Working with themes such as space, language and movement, Nauman views the human body as “something you can manipulate” and treats it as a medium of sculpture. Though he uses sculptures and installations in his performances, in his absence he invites you to become the performer in his place, making you acutely aware of the space and your occupancy in it.

The exhibit also includes a selection of some of Nauman’s early works, including Manipulating the T Bar and Sound Effects for Manipulating the T Bar (1965), shot in Nauman’s own studio at UC Davis, and his master’s degree project Cup Merging with its Saucer and Cup and Saucer Falling Over (1965). Guest curated by Ted Mann, who’s worked with Nauman multiple times, the show encompasses much of what the Manetti Shrem Museum does.

As part of the UC Davis campus, the museum opened in November 2016 with the goal to uphold the legacy of many of the artists who started their career while studying there. Those include Thiebaud, Nauman, Arneson and current students. Some of their pieces are included in UC Davis’ fine arts collection, which contains more than 5,000 works.

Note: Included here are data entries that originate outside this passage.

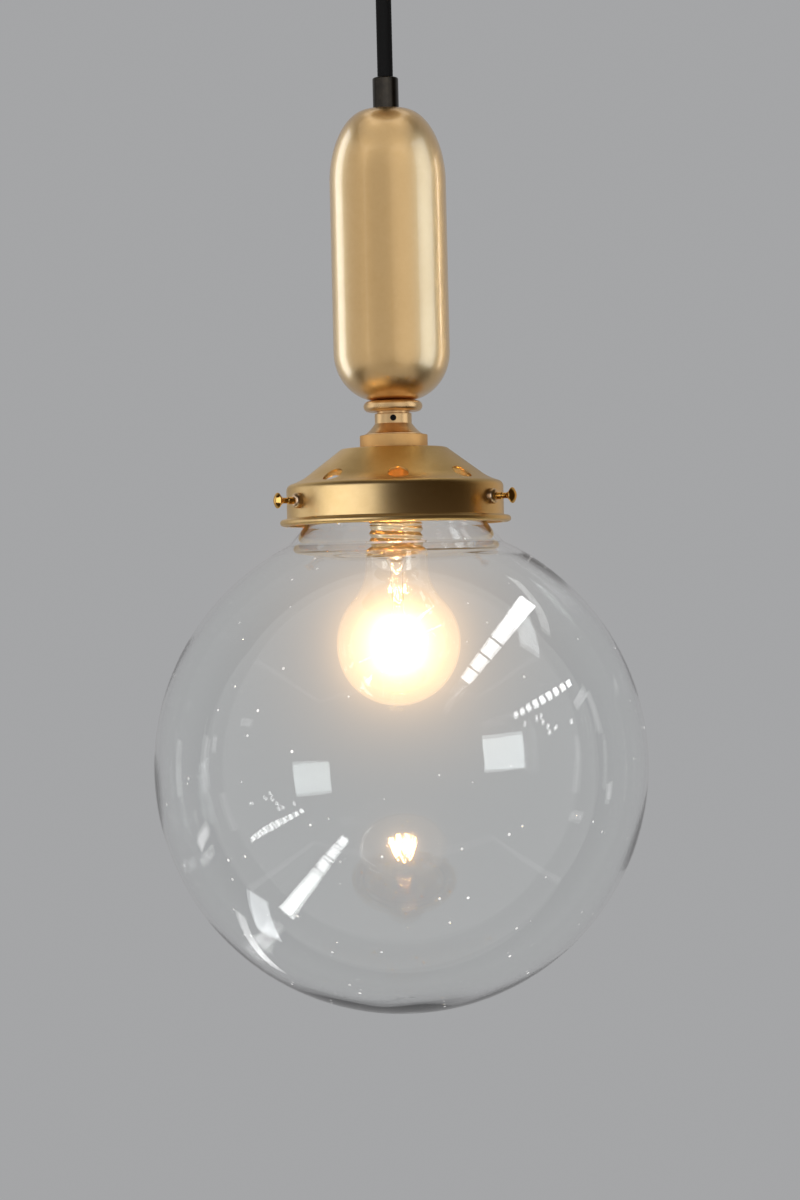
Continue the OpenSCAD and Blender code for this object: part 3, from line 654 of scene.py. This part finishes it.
def grip(name, node, mouth_up):
    """Cord grip: cylinder with a rounded mouth, bored for the cord and for the hollow tube."""
    height = top(node) - low(node)
    r, mouth_r, mouth_h = outer(node), 4.5, 3.6
    profile = [(mouth_r, 0), (r, 0), (r, -height), (HOLE_R, -height), (HOLE_R, -mouth_h), (mouth_r, -mouth_h)]
    profile = fillet(profile, {0: 0.35, 1: 0.8, 2: 0.3}, 8)
    z = top(node) if mouth_up else low(node)
    sign = 1 if mouth_up else -1
    piece = lathe(name, [(a, z + sign * b) for a, b in profile], 96)
    return cut(piece, [rod(1.5, mouth_r - 1, 8, radial(90, z - sign * 6))])


piece_for(grip("capsule_cord_grip", "cord_grip", True), "pendant", BLACK_BRONZE, "cord_grip")
piece_for(grip("rose_cord_grip", "rose_grip", False), "ceiling_fitting", BLACK_BRONZE, "rose_grip")


def rose():
    """Spun cup with a rounded lower edge, a hole for the nipple and two for the side screws."""
    r, wall = outer("ceiling_rose"), 1.0
    profile = [(HOLE_R, Z_ROSE), (r, Z_ROSE), (r, 0), (r - wall, 0), (r - wall, Z_ROSE + wall),
               (HOLE_R, Z_ROSE + wall)]
    piece = lathe("rose", fillet(profile, {1: 6, 2: 0.3, 4: 5}, 20), 192)
    return cut(piece, [rod(2.2, 45, 55, radial(turn, -7)) for turn in (0, 180)])


piece_for(rose(), "ceiling_fitting", CAPSULE_BRASS, "ceiling_rose")

# ------------------------------------------------------------------ globe

GLASS_T = 2.2
FLOOR_GLASS = 1.3
GLOBE_NECK_R = 44.3
NECK_BLEND = 5.0
CREASE_R = 52.0
CREASE_BLEND = 3.0
FLARE = 40.0
LIP_R = 2.25
LIP_X = 46.6


def globe_side(inset, z_top):
    """Outline up the globe: sphere, crease, short flare and neck, each corner a concave arc."""
    flare = math.radians(FLARE)
    out, down = Vector((math.cos(flare), math.sin(flare))), Vector((math.sin(flare), -math.cos(flare)))
    crease = Vector((CREASE_R, math.sqrt(GLOBE_R ** 2 - CREASE_R ** 2)))
    neck_x = GLOBE_NECK_R + NECK_BLEND
    neck = (neck_x, Z_GLOBE + crease.y + (NECK_BLEND - out.x * (neck_x - CREASE_R)) / out.y)
    start = crease + CREASE_BLEND * out
    along = start.dot(down)
    start -= (along + math.sqrt(along ** 2 - start.length_squared + (GLOBE_R + CREASE_BLEND) ** 2)) * down
    touch = math.degrees(math.atan2(start.y, start.x))
    side = arc((0, Z_GLOBE), GLOBE_R - inset, -90, touch, 150)
    side[0] = (0, side[0][1])
    side += arc((start.x, Z_GLOBE + start.y), CREASE_BLEND + inset, touch + 180, 180 + FLARE, 10)[1:]
    side += arc(neck, NECK_BLEND + inset, 180 + FLARE, 180, 16)
    return side + [(GLOBE_NECK_R - inset, neck[1] + (z_top - neck[1]) * i / 6) for i in range(1, 7)]


def globe():
    z_lip = Z_LIP_TOP - 2 * LIP_R
    outside = globe_side(0, z_lip)
    lip = arc((LIP_X, z_lip + LIP_R), LIP_R, -90, 90, 20)
    inside = globe_side(GLASS_T, Z_LIP_TOP - 0.6)
    rim = arc((GLOBE_NECK_R - GLASS_T + 0.6, Z_LIP_TOP - 0.6), 0.6, 180, 90, 5)

    def blown(r, turn, z):
        """Blown glass: the inner wall wanders a little, and the glass is thicker at the bottom."""
        depth = max(0.0, (Z_GLOBE - z) / GLOBE_R)
        inner = math.hypot(r, z - Z_GLOBE) < GLOBE_R - GLASS_T / 2 and z < Z_GLOBE + 100
        if inner:
            wander = 0.10 * math.sin(2 * turn + 0.05 * z) + 0.07 * math.sin(5 * turn - 0.09 * z + 1)
            thin = 1 - (wander + FLOOR_GLASS * depth ** 6) / GLOBE_R
            r, z = r * thin, Z_GLOBE + (z - Z_GLOBE) * thin
        return r * math.cos(turn), r * math.sin(turn), z

    return lathe("clear_globe", outside + lip + rim[::-1] + inside[::-1], 224, False, blown, 60)


GLOBE_GLASS = clear_glass("globe_glass", (0.990, 0.997, 0.993), 1.5, 9.0, 0.00004, 0.6)[0]
piece_for(globe(), "globe", GLOBE_GLASS, "globe")

# ------------------------------------------------------------------ lamp

BULB_NECK_R = 15.3
BULB_NECK_RISE = 37.5
BULB_T = 0.8
BULB_PAINTED_GLOW = 0.09
BULB_BLEND = (BULB_NECK_R ** 2 + BULB_NECK_RISE ** 2 - BULB_R ** 2) / (2 * (BULB_R - BULB_NECK_R))


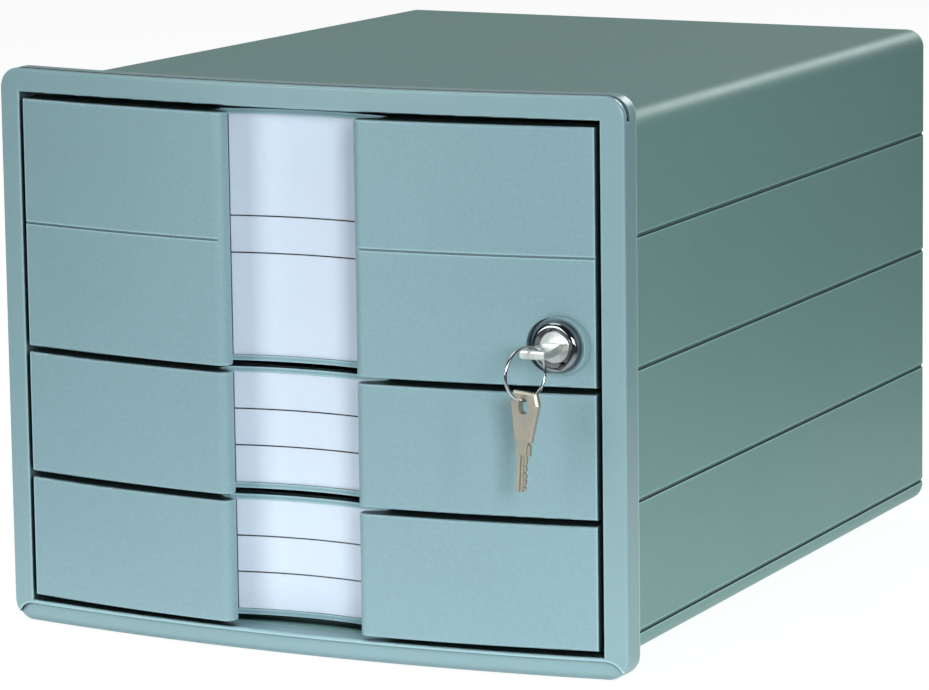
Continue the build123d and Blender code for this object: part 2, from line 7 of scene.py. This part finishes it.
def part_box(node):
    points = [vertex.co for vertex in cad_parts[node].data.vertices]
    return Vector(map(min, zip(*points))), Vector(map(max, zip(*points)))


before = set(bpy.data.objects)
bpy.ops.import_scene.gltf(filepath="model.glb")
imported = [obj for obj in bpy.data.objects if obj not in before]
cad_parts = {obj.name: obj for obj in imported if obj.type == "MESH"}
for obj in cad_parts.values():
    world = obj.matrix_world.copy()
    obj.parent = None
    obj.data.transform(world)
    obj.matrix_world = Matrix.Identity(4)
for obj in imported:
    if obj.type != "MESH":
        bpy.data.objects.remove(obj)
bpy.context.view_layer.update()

# --- Studio ---------------------------------------------------------------------------
# A white floor and backdrop. A glowing sheet under the box lights its lower half, as a
# light table does; past the sheet and in front the room is dark, which chrome mirrors.

scene = bpy.context.scene
scene.view_settings.view_transform = "Standard"


def node_material(name):
    """An empty node material, with its tree and its output."""
    material = bpy.data.materials.new(name)
    material.use_nodes = True
    material.node_tree.nodes.clear()
    output = material.node_tree.nodes.new("ShaderNodeOutputMaterial")
    return material, material.node_tree, output


def add_node(tree, kind, **inputs):
    """A node with some of its inputs set by name."""
    node = tree.nodes.new(kind)
    for name, value in inputs.items():
        node.inputs[name.replace("_", " ")].default_value = value
    return node


def maths(tree, operation, *terms):
    """A sum on numbers and on the outputs of other nodes."""
    node = tree.nodes.new("ShaderNodeMath")
    node.operation = operation
    for socket, term in zip(node.inputs, terms):
        if isinstance(term, float):
            socket.default_value = term
        else:
            tree.links.new(term, socket)
    return node.outputs[0]


def map_range(tree, value, *limits):
    """A value carried from the range of the first two limits to that of the last two."""
    node = tree.nodes.new("ShaderNodeMapRange")
    for end, limit in zip(("From Min", "From Max", "To Min", "To Max"), limits):
        node.inputs[end].default_value = limit
    tree.links.new(value, node.inputs["Value"])
    return node


floor_reach = 6.0
floor_mesh = bmesh.new()
bmesh.ops.create_grid(floor_mesh, x_segments=1, y_segments=1, size=floor_reach)
floor_data = bpy.data.meshes.new("studio_floor")
floor_mesh.to_mesh(floor_data)
floor_mesh.free()
floor = bpy.data.objects.new("studio_floor", floor_data)
scene.collection.objects.link(floor)

box_half_width, box_half_depth = 0.147, 0.198
sheet_full_to, sheet_ends_at = 0.04, 0.42

floor_white, tree, output = node_material("studio_floor_white")
place = tree.nodes.new("ShaderNodeTexCoord")
split = tree.nodes.new("ShaderNodeSeparateXYZ")
tree.links.new(place.outputs["Object"], split.inputs[0])


def beyond(axis, half):
    """How far a point of the floor lies outside the box's footprint."""
    outside = maths(tree, "SUBTRACT", maths(tree, "ABSOLUTE", split.outputs[axis]), half)
    return maths(tree, "MAXIMUM", outside, 0.0)


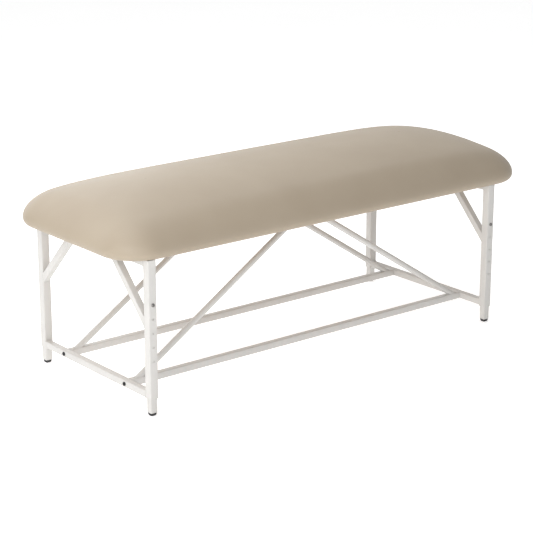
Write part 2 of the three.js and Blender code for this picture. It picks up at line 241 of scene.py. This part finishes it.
def metal_material(name, dark, light, smoothest, roughest):
    """Plated or blackened steel with fine turning marks and patchy sheen."""
    shader = Shader(name)
    shader.set(Metallic=1)
    patches = shader.noise(260, 4, 0.6)
    marks = shader.noise(2600, 2, 0.5, shader.stretch((1, 1, 0.25)))
    color = shader.ramp(patches, [(0.3, dark), (0.7, light)])
    roughness = shader.remap(patches, 0.3, 0.7, smoothest, roughest)
    return shader.finish(color, roughness, shader.bump(marks, 0.03 * MM, 0.4))


def plywood_material():
    """Rotary-cut plywood: long figure on the faces and thin plies round the edge."""
    two_plies = 3 * MM
    shader = Shader("plywood")
    shader.set(Specular_IOR_Level=0.3)
    figure = shader.noise(14, 6, 0.62, shader.stretch((0.35, 5, 1)))
    fibres = shader.noise(700, 3, 0.6, shader.stretch((0.03, 1, 1)))
    split = shader.add("ShaderNodeSeparateXYZ")
    shader.link(shader.place, split.inputs[0])
    plies = shader.math("SINE", shader.math("MULTIPLY", split.outputs["Z"], 2 * math.pi / two_plies))
    plies = shader.remap(plies, -0.2, 0.2, 0, 0.3)
    grain = shader.math("ADD", shader.math("MULTIPLY", figure, 0.75), shader.math("MULTIPLY", fibres, 0.3))
    color = shader.ramp(shader.math("SUBTRACT", grain, plies), [
        (0.15, (0.30, 0.17, 0.075)),
        (0.45, (0.50, 0.32, 0.16)),
        (0.7, (0.66, 0.47, 0.26)),
    ])
    roughness = shader.remap(fibres, 0.3, 0.7, 0.6, 0.8)
    return shader.finish(color, roughness, shader.bump(fibres, 0.1 * MM, 0.5))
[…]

The exhibit coincides with Nauman’s retrospective being held at the Museum of Modern Art in New York. Blue and Yellow Corridor’s reopening will be juxtaposed with the opening of a new exhibit, Xicanx Futurity, showcasing the work of six Chicana artists. Xicanx Futurity will be held in the same space as Blue and Yellow Corridor.

Attempting the corridor is not for the claustrophobic. But if you’re up for a participatory experience, the piece serves as a beautiful, yet haunting abstraction of not only the space but also ourselves.

“It’s fun,” Roberts says. “And it’s been really interesting because we’ve had all kinds of people come through to see the piece, students and alumni and often visitors will spend a long time in [the exhibit] and some even come back a second time.”